# Paph Chui Hua Dancer culture?



## paphs999 (Apr 10, 2015)

I have been scouring the internet for details on this paph.
I recently purchased a large seedling of this type, and despite damaged leaves,(treated with hydrogen p.) it seems to be settling in fairly well.
I'm growing it under a LED light, and am concerned about the proper distance from the light. The orchid's leaves are getting a darker green, so I moved a bit closer.
I was told they like the same light as a compact cattleya. What do you think?
I also would like to know what food you use, and how often you feed.
Has anyone been successfully blooming these year after year?
I just watered and fed it some 20-10 20 this morning.


----------



## Justin (Apr 10, 2015)

i would give this plant Phal light not Cattleya light.
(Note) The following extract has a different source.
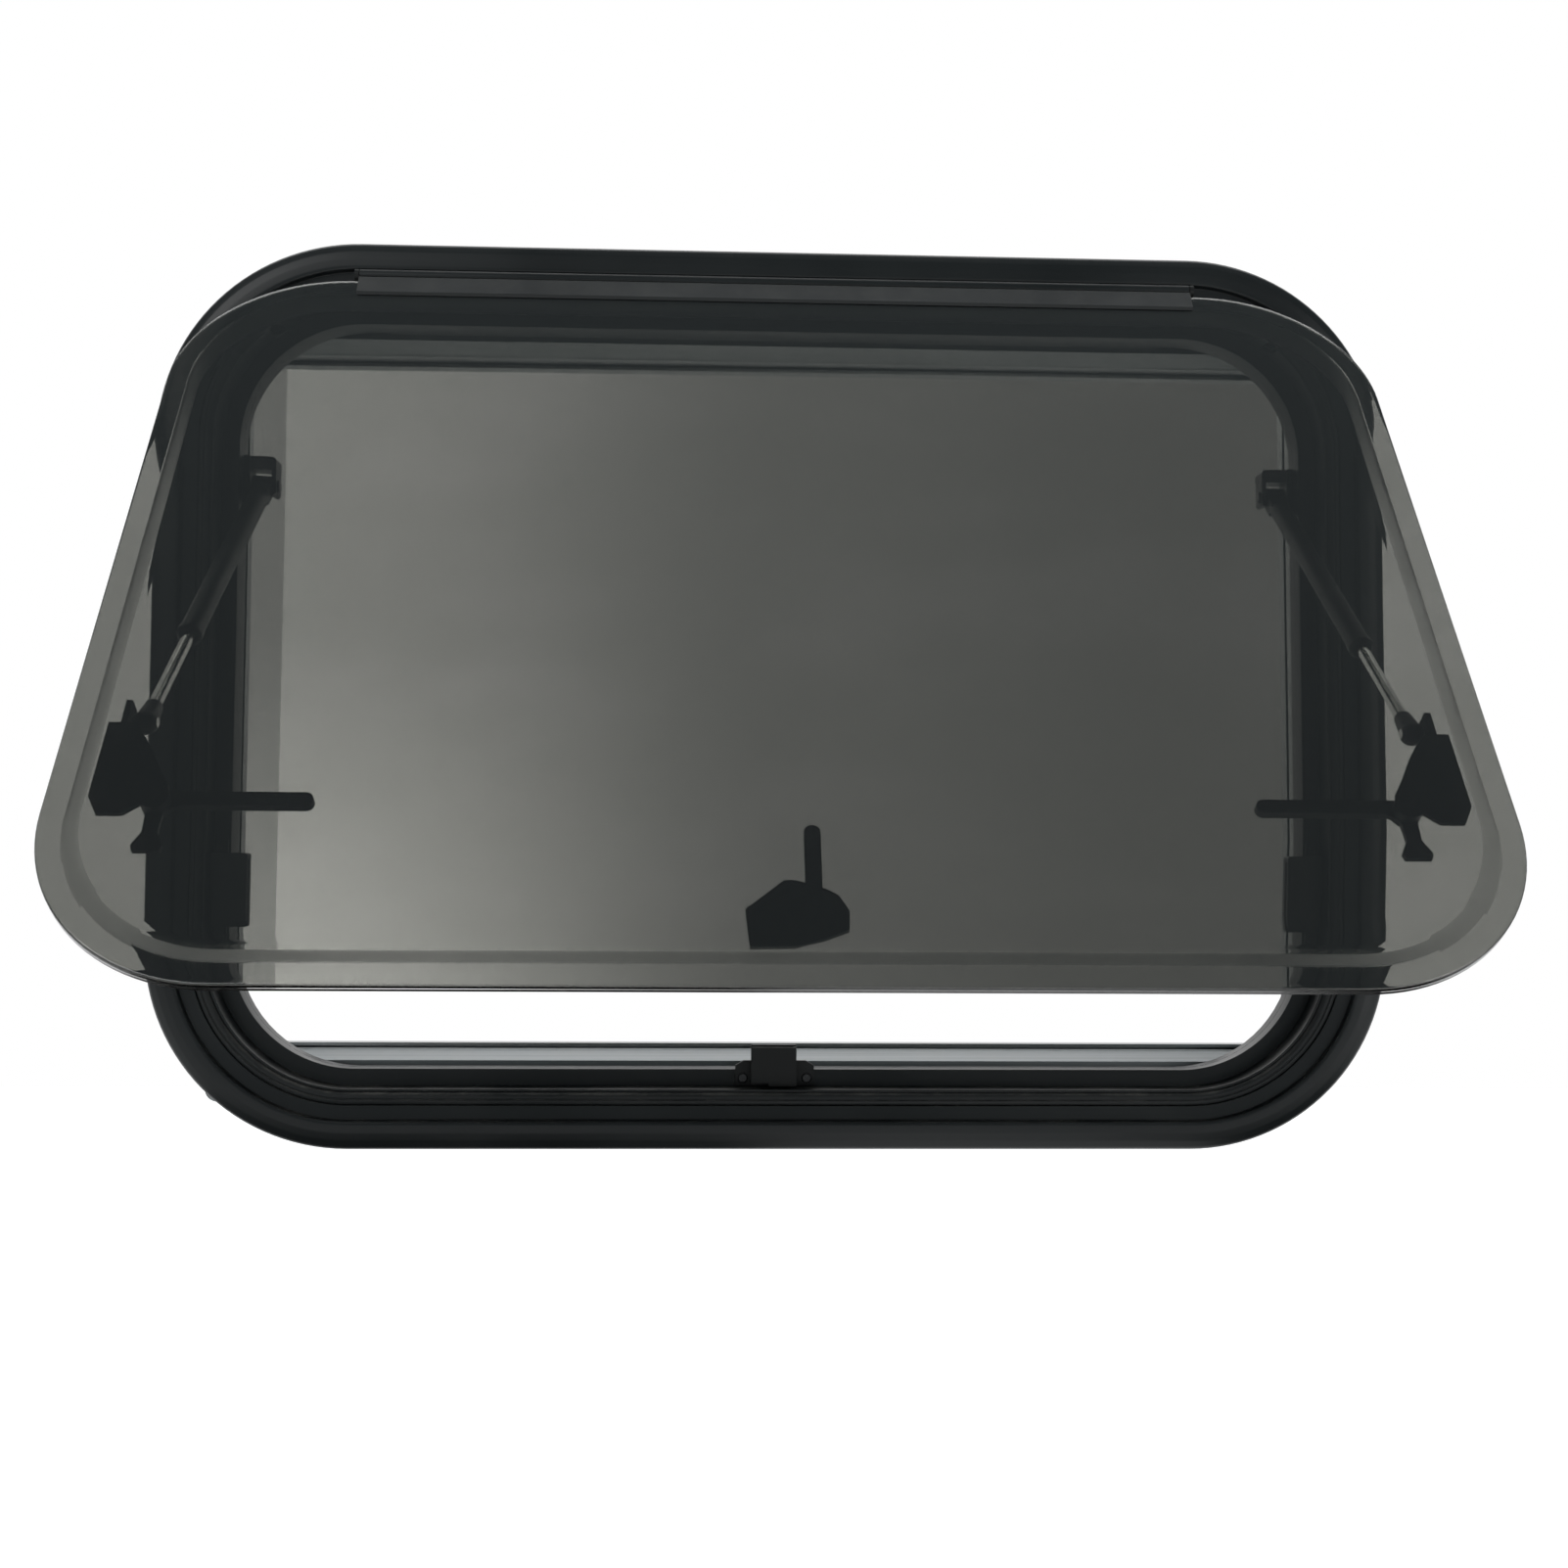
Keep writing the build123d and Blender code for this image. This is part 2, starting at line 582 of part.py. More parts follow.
def stay_ends():
    """The stay's two pivots in the open rest place, as (frame pivot, pane pivot)."""
    frame_end = Vector(STAY_X, STAY_FRAME_Y, STAY_FRAME_Z)
    pane_end = opened(Vertex(STAY_X, STAY_PANE_Y, STAY_PANE_Z)).center()
    return frame_end, pane_end


def along_stay(shape):
    """Place a part built along +Z from the frame pivot onto the right-hand stay."""
    start, end = stay_ends()
    run = end - start
    return Plane(origin=start, x_dir=(1, 0, 0), z_dir=run).location * shape


def stay_length():
    """Distance between the stay's pivots in the open rest place."""
    start, end = stay_ends()
    return (end - start).length


def stay_tube():
    """Outer tube with a flattened eye at the frame end."""
    body = Pos(0, 0, 15) * Cylinder(STAY_TUBE_R, STAY_TUBE_LEN - 15, align=UPWARDS)
    body = chamfer(body.edges().group_by(Axis.Z)[0], 2.0)
    eye = Rot(0, 90, 0) * Cylinder(6.0, 11.8)
    neck = Pos(0, 0, 9) * Box(11.8, 9, 16)
    bore = Pos(0, 0, 24) * Cylinder(STAY_ROD_R + RUN_CLEAR, STAY_TUBE_LEN, align=UPWARDS)
    tube = body + eye + neck - Rot(0, 90, 0) * Cylinder(STAY_PIN_R + RUN_CLEAR, 20) - bore
    return along_stay(tube)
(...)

I don't have this primary but i grow both its parent species. sanderianum and gigantifolium are both lower-light Paphs. otherwise keep it moist, with light feeding (1/16 tsp every watering), and good humidity and airflow.

also, i don't grow under LED so i can't help there but the leaves should be med-dark olive green.


----------



## paphs999 (Apr 10, 2015)

Hi Justin,
Thanks for the reply.
Have you bloomed your species? I understand that both of those have similar growing requirements.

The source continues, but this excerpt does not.